If you want the first element of the list, you should say exactly that to the compiler, i.e. force list context and take the first element:

    ($file1) = glob("*");


> I disagree

I assume because you misread the example given there. If you note that $glob1 and $glob2 come from what should be different lists (all files in working dir and all files ending in .c in the working dir), then $glob1 and $glob2 should contain the first item each of their respective lists. That's exactly what the documentation says should happen.

> You would expect what it says in documentation, and it says it should iterate over the list.

Unfortunately it doesn't even do what it says in the documentation consistently. I have another comment here that outlines that fairly thoroughly. The behavior is very weird and specific to glob, and is not documented accurately.


I guess I misread the example, sorry. I thought we were talking in the context of inconsistent behavior of Perl as a language and therefore its syntax, but not in the context of an undefined behavior of glob().


We are and we aren't. elektronjunge chose an example that definitely is inconsistent, but I'm not sure that it's really indicative of Perl in general. IMHO, It's a fairly specific kind o broken, where we can't really fix the behavior because of backwards compatibility, but the documentation is just plain inadequate in this case as well.


It does return the values as expected.
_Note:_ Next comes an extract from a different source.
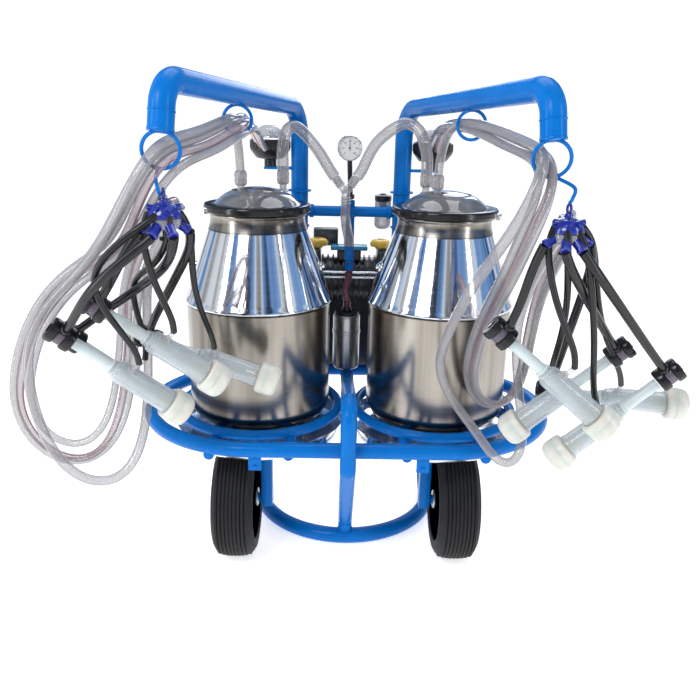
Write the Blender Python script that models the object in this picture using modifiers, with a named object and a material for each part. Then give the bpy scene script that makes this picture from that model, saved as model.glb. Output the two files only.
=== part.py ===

See my other reply: https://news.ycombinator.com/item?id=8730798


Actually, it doesn't, and it's complicated. See my rather long-winded reply here: https://news.ycombinator.com/item?id=8730925



You picked an extremely good built-in as an example. It doesn't function exactly as you've shown it, but there is very weird stuff going on. On the plus side, this is the only time I've seen something quite like this in Perl, so I'm not sure it's represents the state of using Perl as a whole very well.

glob appears to do something special, and unlike most other Perl functions where it's just a matter of knowing the context and the API the function exposes. In the versions I just tested (including 5.21.6), glob in fact doesn't quite do what it's documentation says, in the apparent effort to "do what you mean". It does not iterate through files in the result when used in scalar context, it iterates through files in the result when used in scalar context and in the exact same call-site in the program.

Here's all the files we'll test

    # perl -E 'my @files = glob("*"); say for @files;
    one.a
    one.b
    two.a
    two.b
Glob acts like an iterator when used in scalar context. Here, each call returns another file.

    # perl -E 'while ( my $file = glob("*") ) { say $file; } '
    one.a
    one.b
    two.a
    two.b
Glob gives the first file each time it's called in scalar context if it's not the same exact point in the source. This doesn't follow the docs, which says it will act like an iterator in scalar context.

    # perl -E 'my $file1 = glob("*"); my $file2 = glob("*"); say $file1; say $file2;'
    one.a
    one.a
Again, we see it's not acting like an iterator. Each call is generating it's own list and returning the first file.

    # perl -E 'my $file1 = glob("*"); my $file2 = glob("two*"); say $file1; say $file2;'
    one.a
    two.a
Here, we can see that since the same point in the code is getting hit, glob is acting like an iterator.

    # perl -E 'sub myglob { my $mask = shift; glob($mask); } my $file1 = myglob("*"); my $file2 = myglob("*"); say $file1; say $file2;'
    one.a
    one.b
Here we see that since the same point in code is getting hit, glob is ignoring it's input and just acting like an iterator on the first input, which seems to be what you were trying to show in your example.

    # perl -E 'sub myglob { my $mask = shift; glob($mask); } my $file1 = myglob("*"); my $file2 = myglob("two*"); say $file1; say $file2;'
    one.a
    one.b
That is very weird behavior. I agree it's not consistent with the rest of the language. I'm not sure it's indicative of the language as a whole though, as it appears to be due to weird historical implementation details that are kept for backwards compatibility. The perldoc for glob says it's implemented using the the standard File::Glob module. The perldoc for File::Glob mentions that it implements the code glob in terms of bsd_glob (the FreeBSD glob(3) routine, a superset of POSIX glob), which is function that can also be exported. In fact, the bsd_glob function, when used, acts as we would wish, without weird iterator behavior (without iterator behavior at all, in fact).

    # perl -E 'use File::Glob qw/:bsd_glob/; my $file1 = bsd_glob("*"); my $file2 = bsd_glob("two*"); say $file1; say $file2;'
    two.b
    two.b
    # perl -E 'use File::Glob qw/:bsd_glob/; sub myglob { my $mask = shift; bsd_glob($mask); } my $file1 = myglob("*"); my $file2 = myglob("one*"); say $file1; say $file2;'
    two.b
    one.b
Of course, this means the documentation that says the core glob routine is implemented using bsd_glob has some glaring omissions.

So, congratulations, you picked an extremely good example and unearthed some crazy Perl arcana, and possibly a bug (there's some open, longstanding tickets regarding glob bugs[1][2], which seem to boil down to "we're doing what we can to make it better, but we're hampered by backwards compatibility and weird semantics"). I think the documentation is woefully inadequate to explain what's going on in this case though.

Note: that bsd_glob seems to return the last item when used in scalar context, not the first.